Mantegna (1431-1506) was the most significant 15th-century painter to be faithful to one of the founding ideals of the Renaissance: the rediscovery of Classical antiquity. Ancient Rome’s legacy is a constant presence in his painting – through the architectural backgrounds against which his figures stand and in the figures themselves, who more often resemble statues than flesh and blood. Mant-egna approached his paintings with clarity of purpose, adopting a limited palette, a rigorous adherence to perspective and a low pictorial viewpoint. These traits are present in the three superb predella panels from the San Zeno altarpiece reunited for the exhibition – The Agony in the Garden, The Crucifixion and The Resurrection – painted between 1457 and 1459 when he was in his twenties. They are still evident in the monumental St Sebastian of Aigueperse c1478 of his middle years and remain there at the end with the suite of nine paintings that was the culmination of his long career, The Triumph of Caesar 1486-1506 (from which the Queen has lent The Vase Bearers).
However, while Mantegna’s stylistic austerity gives his paintings, both large and small, a tragic grandeur, there is a lyricism present too. In 1453, he married Nicolosia, Giovanni Bellini’s sister, and the sweet emotionalism of his new brother-in-law’s paintings left its soft imprint on Mantegna’s subsequent work.
Where this thoughtful exhibition struggles is in overcoming the problem that Mantegna’s single most important work is immovable – the frescoes of the Camera degli Sposi painted between 1465 and 1474 for the Gonz-aga’s ducal palace in Mantua. Mantegna had become their court painter in 1460 and the extant works of his maturity were all painted for the Dukes of Mantua. Several notable examples are here; in particular, the verdant and hieratic Madonna della Vittoria, commissioned to commemorate a narrow victory over the French in 1495, and two of the bizarre mythologies he painted for Isabella d’Este, Parnassus, 1496-7, and Minerva Chasing Vice from the Garden of Virtue, 1500-2.
The presence of these pictures papers over some of the gaps in the narrative. Indeed, as an example of how to make the most of limited resources and give a real sense of the development and influence of this most innovative and idiosyncratic of artists this exhibition could hardly be bettered.
The Louvre also contains one part of Paris’s current Picasso-fest – an idea with a very different ethos. Spread over three sites, this ambitious composite show puts the Spaniard’s pictures alongside the works of earlier painters who inspired him. At the Louvre, several of his versions of Delacroix’s Les Femmes d’Algers are juxtaposed with the real thing, at the Musée d’Orsay it is Manet’s Déjeuner sur l’herbe, and at the Grand Palais, in Picasso and the Masters, he squares up to an enormous selection of greats from Raphael, Titian and Velázquez to El Greco, Poussin and Goya.

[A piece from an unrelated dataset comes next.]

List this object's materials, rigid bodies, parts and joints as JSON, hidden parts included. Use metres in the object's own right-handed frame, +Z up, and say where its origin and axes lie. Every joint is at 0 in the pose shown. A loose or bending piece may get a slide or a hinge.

The exhibition was carefully designed to be the biggest blockbuster in living memory: take the most crowd-pulling of the moderns and then lard the mix with a greatest hits medley by many of art’s most celebrated names. The whole thing cost some £3.3 million to stage, the 200 paintings involved are worth an estimated £1.67 billion and 10,000 visitors a day have turned the Grand Palais into a mainline station at rush hour. All this to prove that Picasso was the heir and equal to the greatest painters in history and that he cannibalised them to make a new type of art – the painting of painting.
This grand scheme has attracted criticism in France as a low-brow and cynical example of curating by numbers. There are, however, other problems with the concept, not least that to make the whole thing worthwhile one needs to take Picasso at his own estimation. While he never doubted that he deserved his place at art’s top table, indeed that he should be at its head, many an exasperated visitor, after struggling through the crowds, will question the seating plan.
The curators have been unable to draw a distinction between those Old Master paintings – Velázquez’s Las Meninas, for example – that Picasso systematically explored and genuinely transformed and other works where there is simply a superficial connection. Take the last room of the exhibition, the big finish. It houses some of the greatest nudes in the history of art – Manet’s Olympia, Titian’s Venus and Cupid with an Organist, Rembrandt’s Hendricke Stoffels Bathing, Goya’s Naked Maja, an Ingres Odalisque and also a clutch of nine Picassos that supposedly sprang from them. There is, however, little direct connection; Picasso’s women are not versions or even descendants of the others and thus no point is made. The room is a collection of fabulous masterpieces (rendering, incidentally, Goya’s Clothed Maja meaningless back on its own in the Prado) but it says no more than: “Great artists painted nudes and so did Picasso.”
This slapdash thinking does Picasso no favours. It is not his pictures over which most viewers will linger but those he emulated, and he emerges diminished from these all-too-random comparisons. The great paintings here are by others’ hands. It seems you can’t always judge a man by the company he keeps.